I cast down the shoreline on my left side and slowly start to retrieve. I see the flash of a fish rolling on the fly. I think crappie and set the hook. The fish is on for about five seconds and then the line is limp. I grab the other rod with the silver goldie jr on it and cast a few feet farther out in the pond and start retrieving the fly. I see the flash of a fish as I take the fly out of the water. I slow my next retrieve down, but then I am in the weeds.

Time to change flies. Fishndave sent me some of the flies he tied, "Crappie like these" on FAOL, that are unweighted. I think this is the fly to try. Flash in a fly that can move slowly. I tie one on and cast to the right. The fly has moved a couple of feet when a small crappie inhales the fly. This fish goes in the basket. I cast to the left again and try a slow retrieve again. The fly has moved a few feet when a nicer crappie takes it. This fish acts more like a bass as it tries to lose the fly by twisting and turning as it comes in.

This fish has made enough commotion that I don't get any more fish at this place. I move a few feet to my left and cast that way again. I am hoping that by moving a few feet I may find fish that were not disturbed by the previous fish. By hooking them and bringing them toward me the others just might not notice.

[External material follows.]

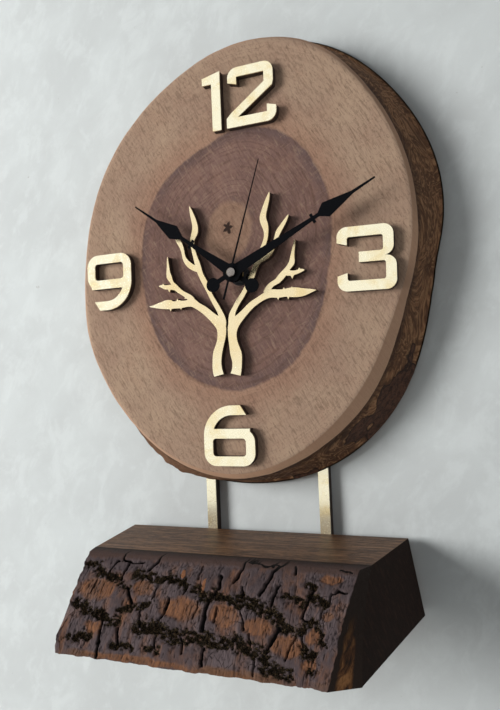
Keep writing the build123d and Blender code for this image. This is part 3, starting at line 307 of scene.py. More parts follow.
# thin cracks: width in millimetres, then places as shares along the front and down it
cracks = (
    (1.0, (0.155, -0.02), (0.155, 0.07), (0.197, 0.089), (0.24, 0.085)),
    (1.1, (0.187, 0.086), (0.181, 0.226), (0.175, 0.289)),
    (1.2, (0.312, -0.07), (0.287, 0.095), (0.276, 0.167)),
    (1.2, (0.636, -0.06), (0.613, 0.014), (0.601, 0.103), (0.594, 0.213)),
    (0.8, (0.594, -0.01), (0.647, 0.018), (0.693, 0.03), (0.741, 0.001)),
    (1.3, (0.748, -0.02), (0.716, 0.056), (0.7, 0.23), (0.689, 0.322)),
    (1.2, (0.786, 0.013), (0.788, 0.083)),
    (1.7, (0.542, 0.152), (0.55, 0.253), (0.537, 0.318), (0.526, 0.403), (0.523, 0.547), (0.527, 0.649)),
    (1.2, (0.745, 0.22), (0.734, 0.311), (0.73, 0.391)),
    (1.3, (0.862, 0.175), (0.854, 0.264), (0.847, 0.361), (0.838, 0.459)),
    (0.9, (0.935, 0.339), (0.933, 0.245), (0.951, 0.203), (0.984, 0.224)),
    (1.3, (0.217, 0.339), (0.238, 0.432), (0.254, 0.504)),
    (1.1, (0.383, 0.396), (0.381, 0.545), (0.368, 0.655)),
    (1.3, (0.163, 0.65), (0.175, 0.827), (0.182, 1.0)),
    (1.0, (0.233, 0.718), (0.247, 0.802), (0.247, 0.892)),
    (1.7, (0.772, 0.555), (0.756, 0.657), (0.738, 0.752)), (1.0, (0.374, 0.76), (0.378, 0.846)),
    (1.1, (0.545, 0.788), (0.545, 0.95)), (1.0, (0.85, 0.608), (0.855, 0.702)),
    (0.7, (0.681, 0.642), (0.692, 0.738)), (0.7, (0.143, 0.081), (0.123, 0.197)),
    (0.7, (0.437, 0.258), (0.43, 0.364)), (0.8, (0.295, 0.547), (0.308, 0.695)),
    (0.8, (0.917, 0.4), (0.914, 0.476)), (0.7, (0.626, 0.236), (0.628, 0.337)),
    (0.7, (0.94, 0.01), (0.979, 0.041)), (0.7, (0.638, 0.675), (0.636, 0.777)),
    (0.8, (0.835, 0.46), (0.866, 0.499)), (0.7, (0.462, 0.732), (0.474, 0.855)),
    (0.7, (0.709, 0.832), (0.709, 0.97)), (0.7, (0.56, 0.455), (0.56, 0.577)),
    (0.6, (0.085, 0.3), (0.075, 0.42)), (0.6, (0.33, 0.3), (0.325, 0.44)),
    (0.6, (0.47, 0.06), (0.465, 0.2)), (0.6, (0.82, 0.62), (0.8, 0.8)),
    (0.6, (0.64, 0.44), (0.66, 0.6)), (0.6, (0.49, 0.4), (0.485, 0.58)),
)
# wide mossy furrows, listed the same way
furrows = (
    (3.2, (0.014, 0.145), (0.068, 0.117)), (5.0, (0.076, 0.202), (0.123, 0.248), (0.171, 0.276)),
    (3.4, (0.178, 0.315), (0.222, 0.344)),
    (5.0, (0.232, 0.204), (0.279, 0.205), (0.312, 0.246), (0.361, 0.214), (0.419, 0.251),
     (0.477, 0.307), (0.51, 0.366), (0.543, 0.368)),
    (4.8, (0.537, 0.318), (0.583, 0.368), (0.627, 0.407)),
    (6.0, (0.626, 0.358), (0.673, 0.396), (0.714, 0.434), (0.755, 0.467), (0.769, 0.517)),
    (3.6, (0.768, 0.303), (0.803, 0.324), (0.843, 0.362)), (2.6, (0.835, 0.171), (0.867, 0.188)),
    (5.0, (0.856, 0.286), (0.897, 0.31), (0.921, 0.339)),
    (4.6, (0.77, 0.527), (0.798, 0.576), (0.842, 0.582), (0.857, 0.534)),
    (3.6, (0.873, 0.497), (0.909, 0.53), (0.942, 0.58)),
    (5.4, (0.031, 0.529), (0.079, 0.562), (0.142, 0.612), (0.195, 0.663), (0.222, 0.666)),
    (3.6, (0.212, 0.575), (0.259, 0.54), (0.315, 0.488)),
    (4.4, (0.046, 0.851), (0.098, 0.829), (0.132, 0.807)),
    (6.8, (0.308, 0.695), (0.361, 0.668), (0.408, 0.724), (0.474, 0.728), (0.536, 0.714),
     (0.585, 0.743), (0.644, 0.717), (0.684, 0.76), (0.733, 0.793)),
    (3.6, (0.236, 0.862), (0.296, 0.864)), (3.2, (0.341, 0.854), (0.395, 0.861)),
    (6.0, (0.743, 0.883), (0.783, 0.894), (0.807, 0.914)),
    (5.0, (0.854, 0.712), (0.889, 0.748), (0.92, 0.752)), (3.2, (0.934, 0.638), (0.958, 0.649)),
    (2.4, (0.898, 0.869), (0.945, 0.86)),
)
# where the outer bark has flaked off an orange-brown layer: middle and half size, as shares
flakes = (
    (0.097, 0.389, 0.086, 0.125), (0.277, 0.336, 0.041, 0.104), (0.439, 0.487, 0.088, 0.126),
    (0.593, 0.507, 0.062, 0.103), (0.703, 0.579, 0.062, 0.093), (0.804, 0.7, 0.064, 0.1),
    (0.899, 0.612, 0.041, 0.075), (0.916, 0.115, 0.05, 0.045), (0.94, 0.45, 0.029, 0.048),
    (0.127, 0.729, 0.04, 0.061), (0.898, 0.825, 0.041, 0.061), (0.3, 0.97, 0.24, 0.035),
    (0.62, 0.985, 0.12, 0.03),
)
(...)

My first cast results in another very nice crappie. This is a fat fish that makes a nice addition to the fish basket. Another cast to the area just a little farther out from shore results in another small crappie taking the fly. A few more casts result in no fish, but it is good practice. On a whim I toss the fly toward the middle of the pond and start retrieving it. The fly has not gone far when a fat, sassy bluegill takes it. Lots of turns and didoes by this fish before it comes to shore. That was the only fish in that area.

I am beginning to see a pattern here. One or two fish out of each area and then it is time to move. I start doing this in a more deliberate manner. It seems to work. A couple of fish near the shore, usually crappie. Then I would catch one or two more fish from farther out, usually bluegills.

I move on around the pond doing this, catching a few fish at almost every place until I get to the shallow end of the pond. The fish do not seem to like this area, so I don't spend much time there.

I keep making short casts just out in front of me as I move along the pond. It seems there are fish all along the edge, but they are skittish. I get a few good-sized bass that spook several other fish. I am moving fairly fast as there is not a need to recast over an area.

I get back to where I started and try the same routine. It worked the first time, but not now.

I try several other things and several other flies, but the fish seemed to have turned off.

After about 30 minutes with no fish, I decided to head home. The fish basket gets heavy on a longer hike. It is exciting to catch fish, but they do get heavier the farther you have to walk.

I had 29 crappie and 24 bluegill for the day. A good day of fishing, with some catching involved. I got to share fillets with several folks.